◆ What you will do
Please quote exactly the opening lines of the data, from the first line to the one where "X_AXIS, 13.0, 5.0)])" appears.

-- START OF Provided data --

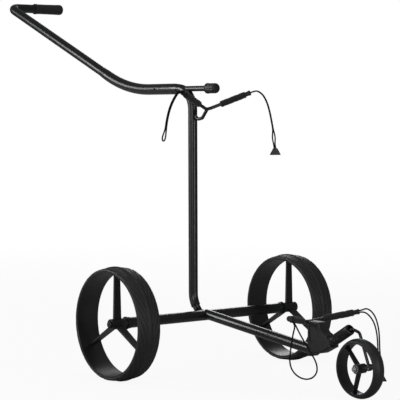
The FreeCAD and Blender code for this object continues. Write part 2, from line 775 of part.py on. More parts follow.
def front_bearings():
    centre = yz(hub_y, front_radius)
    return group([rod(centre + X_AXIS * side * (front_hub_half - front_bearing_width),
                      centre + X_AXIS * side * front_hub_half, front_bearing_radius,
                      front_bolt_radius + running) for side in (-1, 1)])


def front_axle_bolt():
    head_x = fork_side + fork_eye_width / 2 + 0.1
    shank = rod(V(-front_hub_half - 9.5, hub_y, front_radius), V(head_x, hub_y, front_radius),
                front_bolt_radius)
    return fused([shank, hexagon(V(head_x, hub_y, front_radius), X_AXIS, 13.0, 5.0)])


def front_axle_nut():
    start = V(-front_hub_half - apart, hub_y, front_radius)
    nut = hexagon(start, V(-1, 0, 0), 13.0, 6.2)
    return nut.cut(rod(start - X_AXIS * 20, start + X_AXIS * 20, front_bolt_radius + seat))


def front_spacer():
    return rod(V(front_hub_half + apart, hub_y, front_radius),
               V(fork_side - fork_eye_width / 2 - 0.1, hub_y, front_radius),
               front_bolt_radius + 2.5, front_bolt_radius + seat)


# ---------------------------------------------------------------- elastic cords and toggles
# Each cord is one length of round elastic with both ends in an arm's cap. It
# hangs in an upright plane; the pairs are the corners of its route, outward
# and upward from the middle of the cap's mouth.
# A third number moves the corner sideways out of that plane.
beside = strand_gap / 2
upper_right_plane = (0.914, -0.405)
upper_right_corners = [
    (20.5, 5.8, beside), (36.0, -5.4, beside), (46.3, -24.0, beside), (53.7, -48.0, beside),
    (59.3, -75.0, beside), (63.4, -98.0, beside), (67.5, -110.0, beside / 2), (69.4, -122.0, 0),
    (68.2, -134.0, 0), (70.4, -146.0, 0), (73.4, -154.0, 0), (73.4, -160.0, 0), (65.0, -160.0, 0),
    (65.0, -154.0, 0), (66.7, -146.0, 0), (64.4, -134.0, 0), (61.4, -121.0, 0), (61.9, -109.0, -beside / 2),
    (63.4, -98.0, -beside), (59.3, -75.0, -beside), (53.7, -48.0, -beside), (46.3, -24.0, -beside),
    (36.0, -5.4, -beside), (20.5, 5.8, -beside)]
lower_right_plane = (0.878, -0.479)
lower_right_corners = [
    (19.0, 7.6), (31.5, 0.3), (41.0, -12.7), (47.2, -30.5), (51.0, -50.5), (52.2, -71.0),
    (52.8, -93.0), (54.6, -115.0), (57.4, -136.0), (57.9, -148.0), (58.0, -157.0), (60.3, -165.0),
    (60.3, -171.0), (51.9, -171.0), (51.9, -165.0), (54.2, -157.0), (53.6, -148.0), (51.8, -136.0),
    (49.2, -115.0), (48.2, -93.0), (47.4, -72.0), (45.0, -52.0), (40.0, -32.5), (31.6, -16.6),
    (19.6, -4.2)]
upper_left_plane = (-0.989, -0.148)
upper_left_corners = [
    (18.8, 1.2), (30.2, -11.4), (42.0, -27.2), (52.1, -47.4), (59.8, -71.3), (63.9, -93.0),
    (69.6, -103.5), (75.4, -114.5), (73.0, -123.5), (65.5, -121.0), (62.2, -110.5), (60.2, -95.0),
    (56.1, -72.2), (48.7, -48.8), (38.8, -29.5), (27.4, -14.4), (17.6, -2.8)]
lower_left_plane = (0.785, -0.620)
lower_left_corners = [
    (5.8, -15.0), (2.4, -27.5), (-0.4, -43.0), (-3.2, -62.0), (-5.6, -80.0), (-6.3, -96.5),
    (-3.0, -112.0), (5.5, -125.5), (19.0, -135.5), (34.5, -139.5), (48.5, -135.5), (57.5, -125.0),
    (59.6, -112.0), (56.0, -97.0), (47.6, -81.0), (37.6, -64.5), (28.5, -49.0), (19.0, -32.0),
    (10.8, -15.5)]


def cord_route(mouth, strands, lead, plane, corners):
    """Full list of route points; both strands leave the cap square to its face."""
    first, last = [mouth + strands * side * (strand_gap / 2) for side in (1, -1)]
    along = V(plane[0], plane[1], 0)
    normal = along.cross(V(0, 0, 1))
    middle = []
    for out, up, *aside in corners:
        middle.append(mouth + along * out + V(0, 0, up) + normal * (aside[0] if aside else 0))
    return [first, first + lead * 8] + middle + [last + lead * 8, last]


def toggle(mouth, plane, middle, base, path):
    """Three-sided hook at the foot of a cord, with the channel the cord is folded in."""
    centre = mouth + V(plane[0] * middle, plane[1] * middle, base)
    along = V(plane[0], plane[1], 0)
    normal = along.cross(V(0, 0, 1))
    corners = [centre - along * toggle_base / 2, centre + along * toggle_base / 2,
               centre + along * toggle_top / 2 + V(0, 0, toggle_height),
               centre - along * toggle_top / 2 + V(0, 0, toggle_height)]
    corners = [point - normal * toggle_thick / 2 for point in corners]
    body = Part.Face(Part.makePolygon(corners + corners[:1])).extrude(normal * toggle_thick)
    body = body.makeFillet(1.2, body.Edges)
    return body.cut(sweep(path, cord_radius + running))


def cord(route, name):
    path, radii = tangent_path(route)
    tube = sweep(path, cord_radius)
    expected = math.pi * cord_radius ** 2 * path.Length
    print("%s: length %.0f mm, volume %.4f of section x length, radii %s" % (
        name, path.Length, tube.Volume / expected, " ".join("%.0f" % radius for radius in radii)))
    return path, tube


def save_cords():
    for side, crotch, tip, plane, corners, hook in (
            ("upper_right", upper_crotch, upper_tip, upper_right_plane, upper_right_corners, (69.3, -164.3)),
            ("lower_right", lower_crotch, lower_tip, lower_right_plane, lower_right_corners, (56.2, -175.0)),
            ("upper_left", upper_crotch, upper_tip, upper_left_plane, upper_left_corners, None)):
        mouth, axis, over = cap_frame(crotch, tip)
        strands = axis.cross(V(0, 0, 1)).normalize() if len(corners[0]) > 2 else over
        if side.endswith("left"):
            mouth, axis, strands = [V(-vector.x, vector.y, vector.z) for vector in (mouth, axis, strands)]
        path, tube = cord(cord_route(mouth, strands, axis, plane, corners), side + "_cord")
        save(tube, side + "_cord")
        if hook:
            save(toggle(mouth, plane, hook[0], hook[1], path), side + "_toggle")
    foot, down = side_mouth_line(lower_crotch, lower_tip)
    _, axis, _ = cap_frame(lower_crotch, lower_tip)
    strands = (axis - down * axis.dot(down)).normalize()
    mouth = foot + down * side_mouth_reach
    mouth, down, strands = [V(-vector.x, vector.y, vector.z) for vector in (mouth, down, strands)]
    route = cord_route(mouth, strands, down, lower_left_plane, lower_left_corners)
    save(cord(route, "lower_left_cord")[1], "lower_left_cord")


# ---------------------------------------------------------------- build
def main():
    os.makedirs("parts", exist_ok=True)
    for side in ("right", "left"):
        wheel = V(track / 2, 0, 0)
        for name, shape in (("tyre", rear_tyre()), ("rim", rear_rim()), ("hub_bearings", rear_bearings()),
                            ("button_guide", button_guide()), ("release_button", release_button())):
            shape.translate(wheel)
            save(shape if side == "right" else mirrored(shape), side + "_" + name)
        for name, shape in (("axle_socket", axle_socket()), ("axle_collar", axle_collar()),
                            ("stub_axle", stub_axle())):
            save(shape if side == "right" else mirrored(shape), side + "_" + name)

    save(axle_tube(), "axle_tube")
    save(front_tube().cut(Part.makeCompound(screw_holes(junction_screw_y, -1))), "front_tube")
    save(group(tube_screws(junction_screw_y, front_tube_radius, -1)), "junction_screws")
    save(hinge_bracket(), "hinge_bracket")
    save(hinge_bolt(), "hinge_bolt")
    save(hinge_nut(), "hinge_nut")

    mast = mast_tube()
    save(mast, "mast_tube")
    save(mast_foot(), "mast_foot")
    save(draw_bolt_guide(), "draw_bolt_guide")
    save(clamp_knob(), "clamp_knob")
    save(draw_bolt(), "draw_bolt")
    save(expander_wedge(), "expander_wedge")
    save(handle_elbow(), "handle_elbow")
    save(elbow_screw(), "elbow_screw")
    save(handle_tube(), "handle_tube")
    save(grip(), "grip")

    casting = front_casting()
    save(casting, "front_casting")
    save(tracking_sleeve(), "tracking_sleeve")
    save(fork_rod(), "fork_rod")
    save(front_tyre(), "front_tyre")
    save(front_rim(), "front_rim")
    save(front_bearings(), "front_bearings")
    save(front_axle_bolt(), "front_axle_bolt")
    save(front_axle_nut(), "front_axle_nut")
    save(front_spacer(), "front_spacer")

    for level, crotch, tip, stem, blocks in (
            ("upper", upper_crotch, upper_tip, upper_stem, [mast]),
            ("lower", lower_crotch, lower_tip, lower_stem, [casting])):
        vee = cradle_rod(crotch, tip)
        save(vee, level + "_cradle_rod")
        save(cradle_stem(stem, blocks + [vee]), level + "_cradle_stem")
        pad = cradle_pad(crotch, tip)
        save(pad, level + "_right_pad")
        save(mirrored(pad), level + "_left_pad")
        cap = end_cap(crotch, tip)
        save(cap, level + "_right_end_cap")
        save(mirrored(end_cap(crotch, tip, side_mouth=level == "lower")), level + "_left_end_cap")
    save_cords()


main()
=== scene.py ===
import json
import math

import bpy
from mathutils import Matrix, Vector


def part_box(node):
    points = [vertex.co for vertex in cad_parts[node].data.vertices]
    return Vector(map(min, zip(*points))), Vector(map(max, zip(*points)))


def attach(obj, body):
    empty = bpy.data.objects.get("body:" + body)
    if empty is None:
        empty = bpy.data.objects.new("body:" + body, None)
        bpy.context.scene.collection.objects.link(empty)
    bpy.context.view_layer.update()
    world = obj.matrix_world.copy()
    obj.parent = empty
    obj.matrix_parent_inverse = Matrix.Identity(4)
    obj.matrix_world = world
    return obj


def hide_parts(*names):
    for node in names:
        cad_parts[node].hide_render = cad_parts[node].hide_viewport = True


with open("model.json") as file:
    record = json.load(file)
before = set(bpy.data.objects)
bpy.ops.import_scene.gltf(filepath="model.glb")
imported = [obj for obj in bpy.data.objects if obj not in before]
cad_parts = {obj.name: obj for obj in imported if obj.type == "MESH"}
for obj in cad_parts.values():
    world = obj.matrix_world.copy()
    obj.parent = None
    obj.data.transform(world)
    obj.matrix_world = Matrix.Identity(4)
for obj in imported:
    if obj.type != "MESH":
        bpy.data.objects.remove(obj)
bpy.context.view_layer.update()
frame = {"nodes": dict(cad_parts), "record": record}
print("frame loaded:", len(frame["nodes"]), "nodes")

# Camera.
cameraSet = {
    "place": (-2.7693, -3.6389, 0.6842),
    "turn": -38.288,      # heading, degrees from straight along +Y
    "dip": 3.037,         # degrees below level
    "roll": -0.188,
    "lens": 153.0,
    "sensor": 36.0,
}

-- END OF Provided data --

◆ Exercise answer
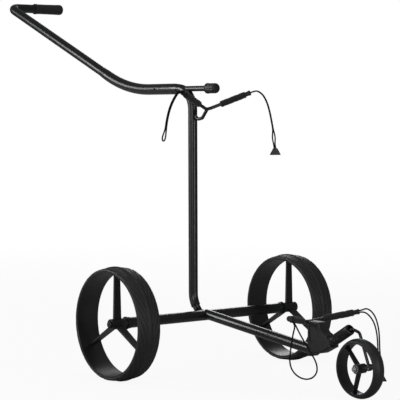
The FreeCAD and Blender code for this object continues. Write part 2, from line 775 of part.py on. More parts follow.
def front_bearings():
    centre = yz(hub_y, front_radius)
    return group([rod(centre + X_AXIS * side * (front_hub_half - front_bearing_width),
                      centre + X_AXIS * side * front_hub_half, front_bearing_radius,
                      front_bolt_radius + running) for side in (-1, 1)])


def front_axle_bolt():
    head_x = fork_side + fork_eye_width / 2 + 0.1
    shank = rod(V(-front_hub_half - 9.5, hub_y, front_radius), V(head_x, hub_y, front_radius),
                front_bolt_radius)
    return fused([shank, hexagon(V(head_x, hub_y, front_radius), X_AXIS, 13.0, 5.0)])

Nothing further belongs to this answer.